▸ **Directions**
Exactly as given, repeat all of the entries.

▸ **Given records**
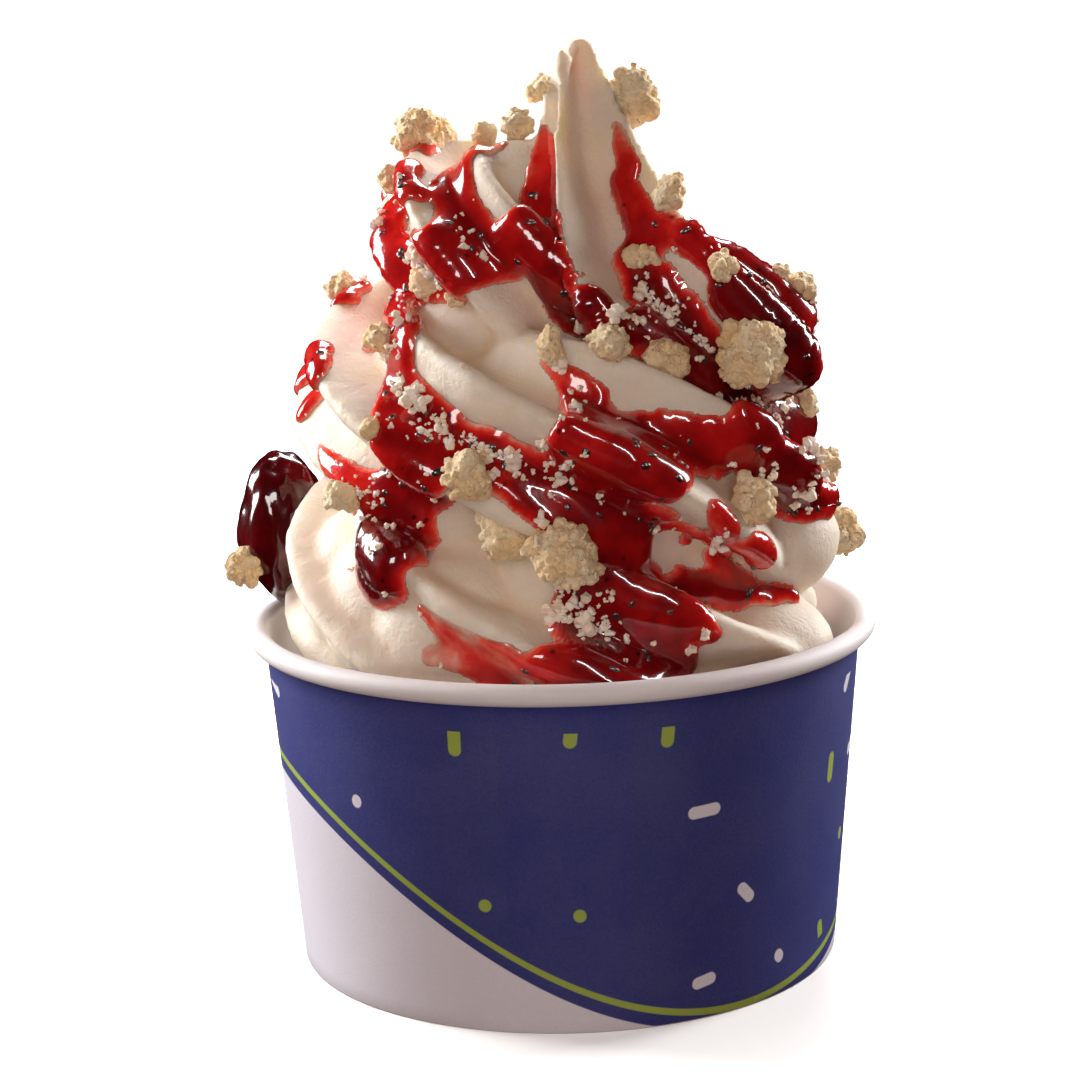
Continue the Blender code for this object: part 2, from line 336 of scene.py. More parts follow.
# %% Base disc and its skirt
skirt_low = PAPER + 0.3
base_profile = [(0, BASE_TOP)] + [(r, BASE_TOP) for r in (12, 24, 34)] + [
    (wall_radius(BASE_TOP, 1.4), BASE_TOP), (wall_radius(BASE_TOP, 1.0), BASE_TOP - 0.15),
    (wall_radius(BASE_TOP, 0.9), BASE_TOP - 0.5), (wall_radius(skirt_low, 0.9), skirt_low),
    (wall_radius(skirt_low, 1.5), skirt_low), (wall_radius(7.2, 1.5), 7.2), (wall_radius(7.7, 2.0), 7.7),
] + [(r, BASE_TOP - PAPER) for r in (34, 24, 12, 0)]
tub_base = spun("tub_base", base_profile, False)
print("tub triangles:", triangles(tub_wall) + triangles(tub_base))

# %% [markdown]
# The card is printed before it is rolled, so the print lives on the unrolled wall: one coordinate runs round
# the tub, the other is the height. The design is plain: a deep blue ground, a pale lilac hill that rises on the
# left, a lime line that follows it, and loose strokes like sprinkles.
# The strokes sit in a brick pattern of cells. Each cell draws one stroke in its middle, and a random colour
# turns, shifts and paints it. The bricks go round a whole number of times, so the print has no seam.

# %% Unrolled wall
NAVY, LILAC, LIME = (0.022, 0.028, 0.215), (0.84, 0.81, 0.90), (0.38, 0.50, 0.05)
CARD = (0.84, 0.80, 0.82)

printed_card, shader, place = new_finish("printed_card", Specular_IOR_Level=0.8)
x, y, z = (place.node("ShaderNodeSeparateXYZ", {"Vector": place}, output=axis) * 1000 for axis in "XYZ")
turn = place.math("ARCTAN2", x, -y)
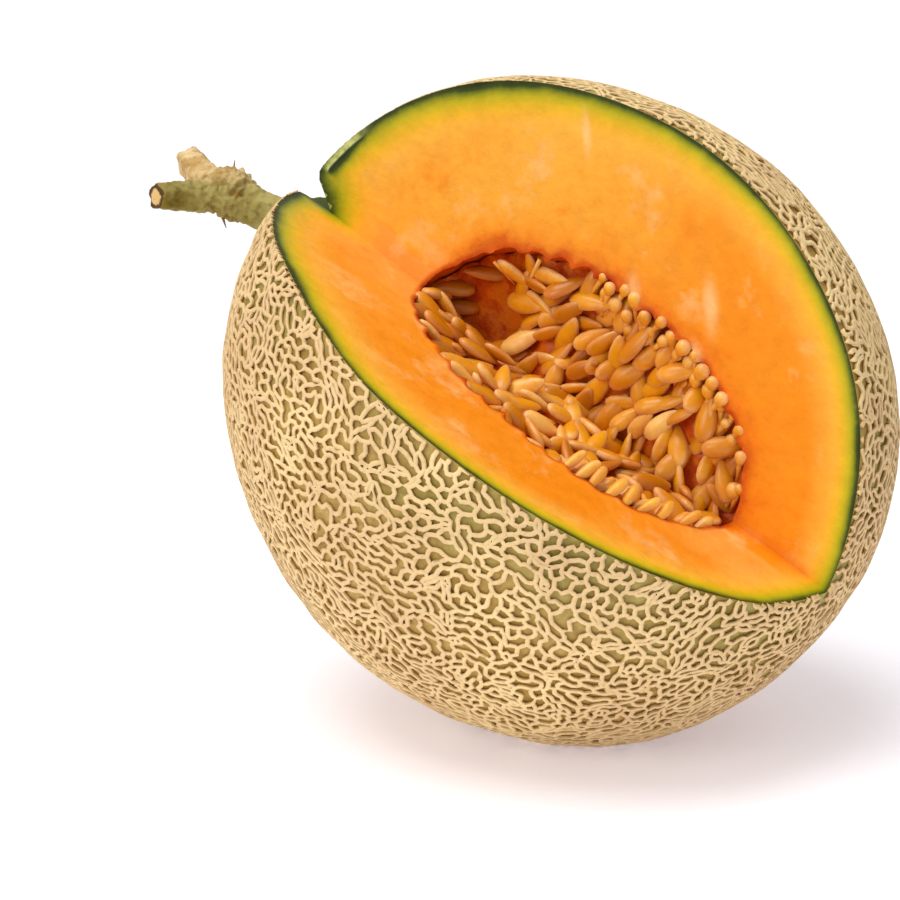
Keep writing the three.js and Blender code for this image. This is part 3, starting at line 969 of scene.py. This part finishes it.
def body_piece():
    cavity = cavity_mesh()
    tree = BVHTree.FromBMesh(cavity)
    bm = carve(spun_skin(), wedge_solid("wedge"), solid_object("cavity", cavity))
    cut_below(bm, 0)
    layers = mark_layers(bm, tree)
    rim = [vert for vert in bm.verts if vert[layers["hollow"]] < RIM_WIDTH and vert[layers["depth"]] > 8]
    bmesh.ops.smooth_vert(bm, verts=rim, factor=0.5, use_axis_x=True, use_axis_y=True, use_axis_z=True)
    bm.normal_update()
    choose_materials(bm, layers["depth"])
    piece = finish_piece("melon_body", bm, [SKIN, FLESH], ("flesh", "rind"))
    piece.data.set_sharp_from_angle(angle=SHARP_ANGLE)


body_piece()

# %% [markdown]
# The net's cells
#
# A melon's net is cork that grew over cracks, so it is an uneven mesh of small cells. A texture of
# cells would do from afar, but here the net stands out against the light and is cut with the
# fruit. So points are spread evenly over a ball and shaken, a hull wraps them, and a bevel of its
# corners turns it into cells of about six sides. Some neighbours are joined, mostly where that
# lengthens them along the fruit, and the lines between the cells are bent a little.

# %% The net's cells
NET_POINTS = 3900
NET_SHAKE = 0.42
NET_BEND = 0.3
LONG_EDGE = 1.4
LIKELY, LIKELIER = 0.2, 0.35


def joined_cells(bm, rng):
    """The edges to leave out, each of which joins two cells, no cell twice."""
    edges = bm.edges[:]
    rng.shuffle(edges)
    joined, gone = set(), []
    for edge in edges:
        if any(face in joined for face in edge.link_faces):
            continue
        way = (edge.verts[1].co - edge.verts[0].co).normalized()
        lies_round = 1 - abs(way.z)
        if rng.random() < LIKELY + LIKELIER * lies_round:
            gone.append(edge)
            joined.update(edge.link_faces)
    return gone


def net_cells(rng):
    """Uneven cells that cover a ball of the skin's radius."""
    bm = bmesh.new()
    golden = math.pi * (3 - math.sqrt(5))
    shake = NET_SHAKE * math.sqrt(4 * math.pi / NET_POINTS)
    for i in range(NET_POINTS):
        z = 1 - 2 * (i + 0.5) / NET_POINTS
        wide = math.sqrt(1 - z * z)
        point = Vector((wide * math.cos(golden * i), wide * math.sin(golden * i), z))
        point += Vector([rng.uniform(-shake, shake) for _ in range(3)])
        bm.verts.new(point.normalized() * SKIN_RADIUS)
    bmesh.ops.convex_hull(bm, input=bm.verts[:])
    bmesh.ops.bevel(
        bm, geom=bm.verts[:], offset=33.0, offset_type="PERCENT", affect="VERTICES", segments=1, profile=0.5,
        material=-1,
    )
    bmesh.ops.dissolve_edges(bm, edges=joined_cells(bm, rng), use_verts=False)
    long_edges = [edge for edge in bm.edges if edge.calc_length() > LONG_EDGE]
    bmesh.ops.subdivide_edges(bm, edges=long_edges, cuts=1)
    for vert in bm.verts:
        vert.co += Vector([rng.uniform(-NET_BEND, NET_BEND) for _ in range(3)])
    bmesh.ops.smooth_vert(bm, verts=bm.verts, factor=0.25, use_axis_x=True, use_axis_y=True, use_axis_z=True)
    for vert in bm.verts:
        vert.co = vert.co.normalized() * SKIN_RADIUS
    bm.normal_update()
    print("net cells", len(bm.faces), "edges", len(bm.edges))
    return bm


# %% [markdown]
# The net's cords
#
# A round tube along every edge would need far more faces, and its lower half would never show. The
# wireframe operator gives every edge a simple cord. Its outer points become the crest and its
# inner points the feet, which are sunk in the skin so that no gap shows. The cords are bolder in
# some places than in others, and they fade out beside the cut at the stem end.

# %% Cords on the skin
NET_CORD, NET_HEIGHT, NET_ROOT = 1.05, 0.75, 0.4
NET_SEED = 11


def cord_boldness(places):
    """How tall the cords are at some places, as a share of the usual height."""
    bold = np.array([1 + 0.5 * noise.noise(Vector(place) * 0.12) for place in places])
    ways = places - np.array(WEDGE_EDGE)
    for out, normal, low, high in ((BACK_OUT, BACK_NORMAL, 5, 25), (FRONT_OUT, FRONT_NORMAL, 62, 70)):
        beside = np.clip((places[:, 2] - low) / (high - low), 0, 1) * (ways @ np.array(out) > 0)
        bold = bold * (1 - 0.85 * beside * np.clip(1 - np.abs(ways @ np.array(normal)) / 7, 0, 1))
    return bold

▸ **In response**
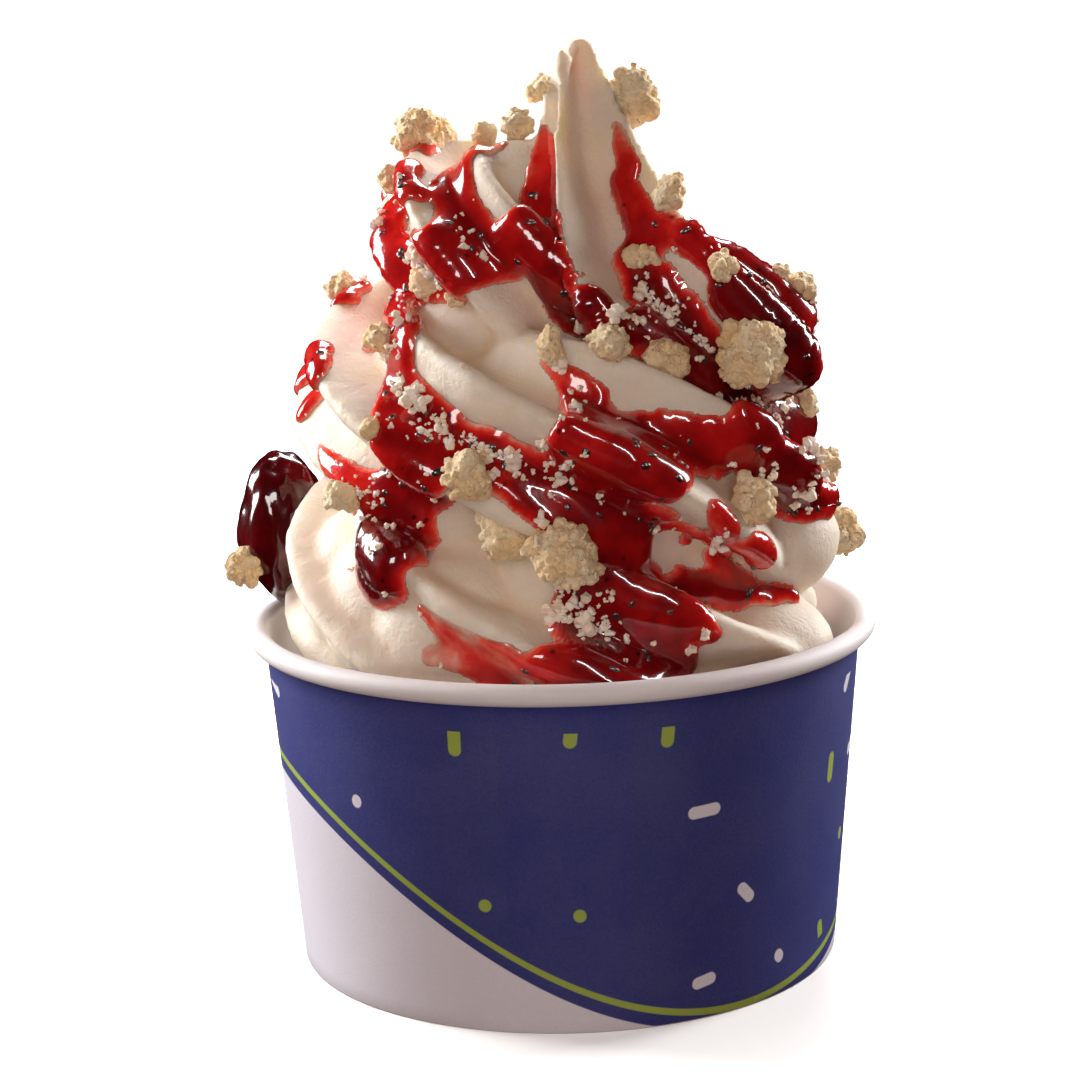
Continue the Blender code for this object: part 2, from line 336 of scene.py. More parts follow.
# %% Base disc and its skirt
skirt_low = PAPER + 0.3
base_profile = [(0, BASE_TOP)] + [(r, BASE_TOP) for r in (12, 24, 34)] + [
    (wall_radius(BASE_TOP, 1.4), BASE_TOP), (wall_radius(BASE_TOP, 1.0), BASE_TOP - 0.15),
    (wall_radius(BASE_TOP, 0.9), BASE_TOP - 0.5), (wall_radius(skirt_low, 0.9), skirt_low),
    (wall_radius(skirt_low, 1.5), skirt_low), (wall_radius(7.2, 1.5), 7.2), (wall_radius(7.7, 2.0), 7.7),
] + [(r, BASE_TOP - PAPER) for r in (34, 24, 12, 0)]
tub_base = spun("tub_base", base_profile, False)
print("tub triangles:", triangles(tub_wall) + triangles(tub_base))

# %% [markdown]
# The card is printed before it is rolled, so the print lives on the unrolled wall: one coordinate runs round
# the tub, the other is the height. The design is plain: a deep blue ground, a pale lilac hill that rises on the
# left, a lime line that follows it, and loose strokes like sprinkles.
# The strokes sit in a brick pattern of cells. Each cell draws one stroke in its middle, and a random colour
# turns, shifts and paints it. The bricks go round a whole number of times, so the print has no seam.

# %% Unrolled wall
NAVY, LILAC, LIME = (0.022, 0.028, 0.215), (0.84, 0.81, 0.90), (0.38, 0.50, 0.05)
CARD = (0.84, 0.80, 0.82)

printed_card, shader, place = new_finish("printed_card", Specular_IOR_Level=0.8)
x, y, z = (place.node("ShaderNodeSeparateXYZ", {"Vector": place}, output=axis) * 1000 for axis in "XYZ")
turn = place.math("ARCTAN2", x, -y)
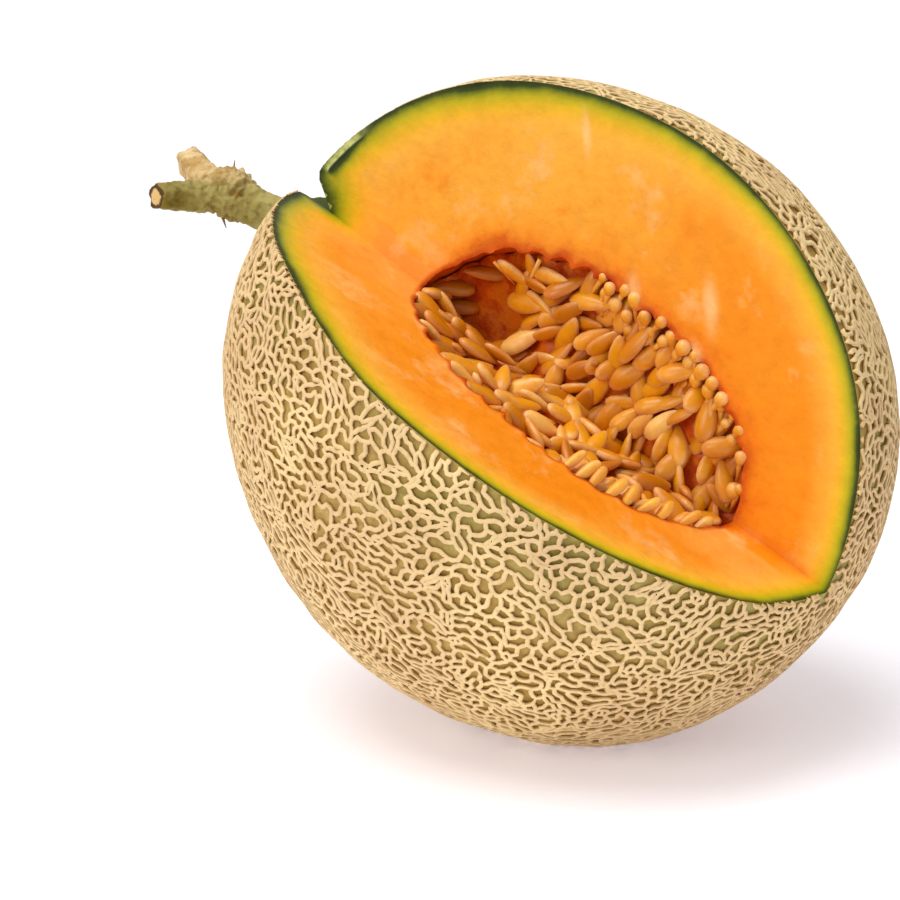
Keep writing the three.js and Blender code for this image. This is part 3, starting at line 969 of scene.py. This part finishes it.
def body_piece():
    cavity = cavity_mesh()
    tree = BVHTree.FromBMesh(cavity)
    bm = carve(spun_skin(), wedge_solid("wedge"), solid_object("cavity", cavity))
    cut_below(bm, 0)
    layers = mark_layers(bm, tree)
    rim = [vert for vert in bm.verts if vert[layers["hollow"]] < RIM_WIDTH and vert[layers["depth"]] > 8]
    bmesh.ops.smooth_vert(bm, verts=rim, factor=0.5, use_axis_x=True, use_axis_y=True, use_axis_z=True)
    bm.normal_update()
    choose_materials(bm, layers["depth"])
    piece = finish_piece("melon_body", bm, [SKIN, FLESH], ("flesh", "rind"))
    piece.data.set_sharp_from_angle(angle=SHARP_ANGLE)


body_piece()

# %% [markdown]
# The net's cells
#
# A melon's net is cork that grew over cracks, so it is an uneven mesh of small cells. A texture of
# cells would do from afar, but here the net stands out against the light and is cut with the
# fruit. So points are spread evenly over a ball and shaken, a hull wraps them, and a bevel of its
# corners turns it into cells of about six sides. Some neighbours are joined, mostly where that
# lengthens them along the fruit, and the lines between the cells are bent a little.

# %% The net's cells
NET_POINTS = 3900
NET_SHAKE = 0.42
NET_BEND = 0.3
LONG_EDGE = 1.4
LIKELY, LIKELIER = 0.2, 0.35


def joined_cells(bm, rng):
    """The edges to leave out, each of which joins two cells, no cell twice."""
    edges = bm.edges[:]
    rng.shuffle(edges)
    joined, gone = set(), []
    for edge in edges:
        if any(face in joined for face in edge.link_faces):
            continue
        way = (edge.verts[1].co - edge.verts[0].co).normalized()
        lies_round = 1 - abs(way.z)
        if rng.random() < LIKELY + LIKELIER * lies_round:
            gone.append(edge)
            joined.update(edge.link_faces)
    return gone


def net_cells(rng):
    """Uneven cells that cover a ball of the skin's radius."""
    bm = bmesh.new()
    golden = math.pi * (3 - math.sqrt(5))
    shake = NET_SHAKE * math.sqrt(4 * math.pi / NET_POINTS)
    for i in range(NET_POINTS):
        z = 1 - 2 * (i + 0.5) / NET_POINTS
        wide = math.sqrt(1 - z * z)
        point = Vector((wide * math.cos(golden * i), wide * math.sin(golden * i), z))
        point += Vector([rng.uniform(-shake, shake) for _ in range(3)])
        bm.verts.new(point.normalized() * SKIN_RADIUS)
    bmesh.ops.convex_hull(bm, input=bm.verts[:])
    bmesh.ops.bevel(
        bm, geom=bm.verts[:], offset=33.0, offset_type="PERCENT", affect="VERTICES", segments=1, profile=0.5,
        material=-1,
    )
    bmesh.ops.dissolve_edges(bm, edges=joined_cells(bm, rng), use_verts=False)
    long_edges = [edge for edge in bm.edges if edge.calc_length() > LONG_EDGE]
    bmesh.ops.subdivide_edges(bm, edges=long_edges, cuts=1)
    for vert in bm.verts:
        vert.co += Vector([rng.uniform(-NET_BEND, NET_BEND) for _ in range(3)])
    bmesh.ops.smooth_vert(bm, verts=bm.verts, factor=0.25, use_axis_x=True, use_axis_y=True, use_axis_z=True)
    for vert in bm.verts:
        vert.co = vert.co.normalized() * SKIN_RADIUS
    bm.normal_update()
    print("net cells", len(bm.faces), "edges", len(bm.edges))
    return bm


# %% [markdown]
# The net's cords
#
# A round tube along every edge would need far more faces, and its lower half would never show. The
# wireframe operator gives every edge a simple cord. Its outer points become the crest and its
# inner points the feet, which are sunk in the skin so that no gap shows. The cords are bolder in
# some places than in others, and they fade out beside the cut at the stem end.

# %% Cords on the skin
NET_CORD, NET_HEIGHT, NET_ROOT = 1.05, 0.75, 0.4
NET_SEED = 11


def cord_boldness(places):
    """How tall the cords are at some places, as a share of the usual height."""
    bold = np.array([1 + 0.5 * noise.noise(Vector(place) * 0.12) for place in places])
    ways = places - np.array(WEDGE_EDGE)
    for out, normal, low, high in ((BACK_OUT, BACK_NORMAL, 5, 25), (FRONT_OUT, FRONT_NORMAL, 62, 70)):
        beside = np.clip((places[:, 2] - low) / (high - low), 0, 1) * (ways @ np.array(out) > 0)
        bold = bold * (1 - 0.85 * beside * np.clip(1 - np.abs(ways @ np.array(normal)) / 7, 0, 1))
    return bold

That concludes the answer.